Father’s Day is supposed to be a time when dads take the spotlight, but what happens when your father isn’t around?

“All of our emotions are natural and healthy,” registered psychologist Ganz Ferrance explains. “We need to be able to accept that part of ourselves.”

Ferrance, as someone who has also lost his father, says that it is normal to have conflicting emotions on days like Father’s Day, especially if you might also be a father yourself.

“There can be that sort of bittersweet experience where you’re thankful to celebrate your fatherhood but then you miss the person that was your father.”

He says that even after someone is no longer in your life it can be healthy to remember them.

“It’s a way of showing appreciation and remembering the good times that you’ve had… I want people to remember it’s OK if it’s both happy and sad. You can miss the person and feel very happy that you’ve had them (in your life).”


Starting to face emotions

Ferrance says emotions are complex and can be challenging to approach, but gives some ideas on how to start:

  • Talk about them with someone you trust, like a friend or therapist
  • Think about ways to give back, including volunteering or giving blood
  • Write a journal

“Writing out your feelings helps to get them external. You get to express them but you can also start to make sense of them by seeing them,” he says.

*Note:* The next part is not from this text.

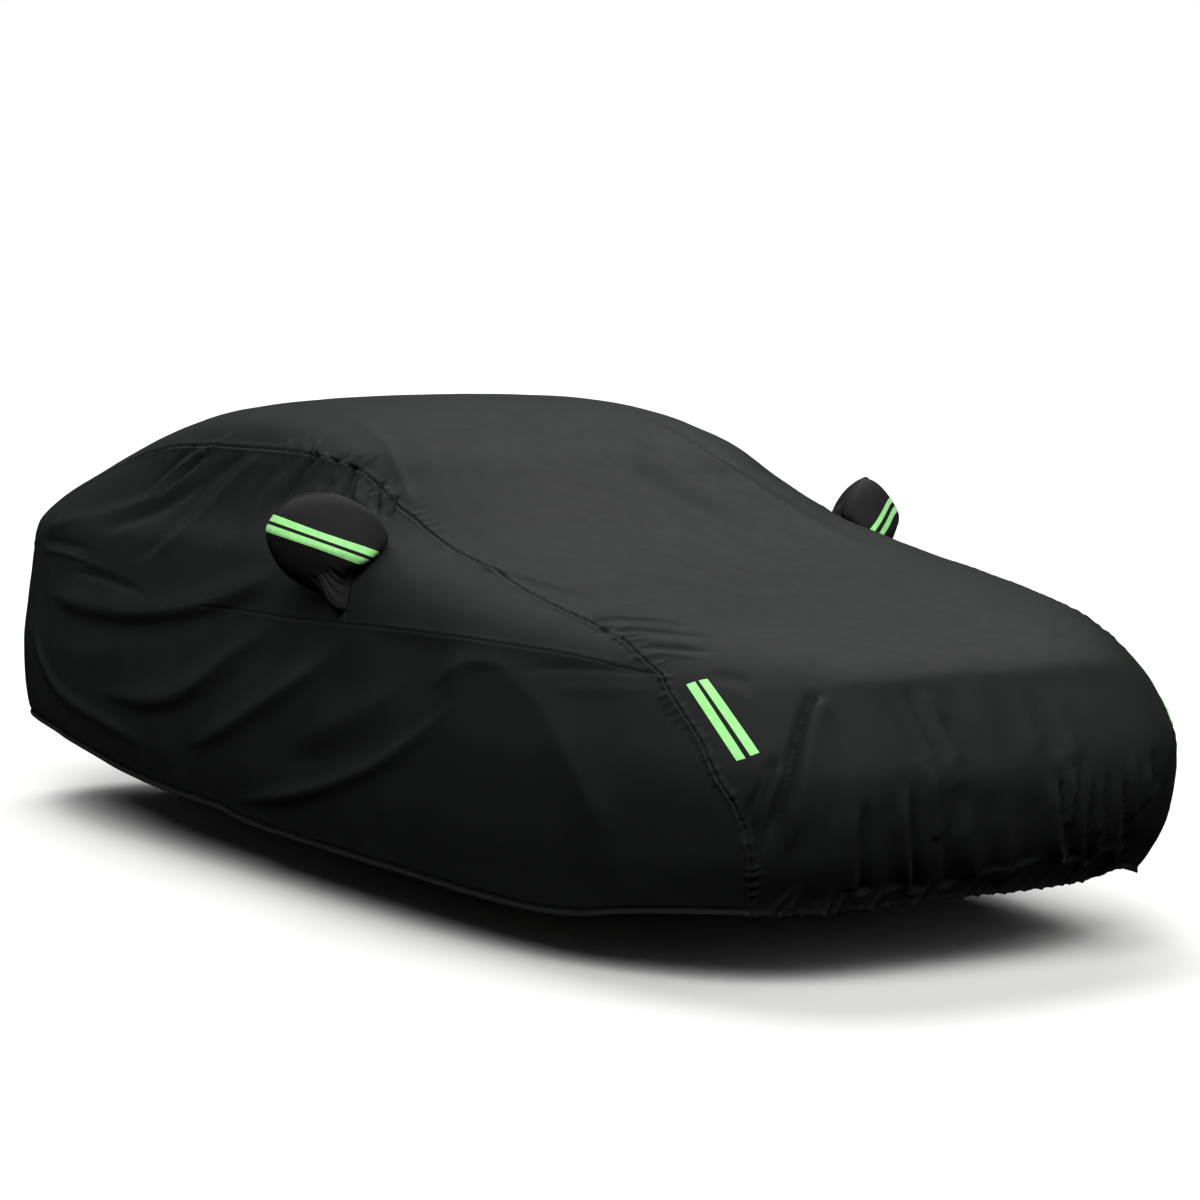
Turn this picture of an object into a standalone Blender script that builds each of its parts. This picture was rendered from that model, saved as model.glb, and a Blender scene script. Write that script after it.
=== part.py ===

According to Ferrance, one barrier to starting a journal is that people don’t know how to start it. He says one misconception is that you have to write in a certain way.

“You can draw pictures, you can write poems, you can write songs, do point form, write a story. You can write whatever you want.”

Ferrance also suggests charity work when you find yourself in a difficult time or mental state: “Doing something to help someone else can really have an effect on breaking out of that pattern of feeling bad or feelings sorry for yourself.”
 

Why it’s important to face our emotions

“When we are able to be more engaged with our emotions we are actually much healthier,” he says.

Ferrance explains that by not facing emotions and bottling them up, people do more harm to themselves.

“When we try to put a lid on those emotions that are very natural, we shut down all our emotions. Not only do we not have the ones we’re uncomfortable with, we also don’t have the ones we want.”
 

The importance of fathers or other male role models

Ferrance explains that both men and women have equally important roles in children’s lives.

“In the case of fathers, when you’re dealing with male children, they’re models to help them understand how to navigate life being male. For females it’s also important for them to see what a good male might look like.”

As an example, Ferrance says, if children see role models in their lives treating them or other people with respect, it helps them understand the importance of that sort of behaviour.

Ferrance also says someone doesn’t necessarily need to be related by blood to be a father-like figure in a child’s life.

“We don’t have to be physically related to somebody in order for us to have the experience of being nurtured and loved and cared for and coached.”

Ferrance explains that Father’s Day, instead of celebrating a biological father, can instead be about celebrating and thanking other men in someone’s life.

“This is the time where people can feel very happy, very thankful for the relationship they’ve had with their fathers, or even an uncle or a grandfather or any significant male in their life.”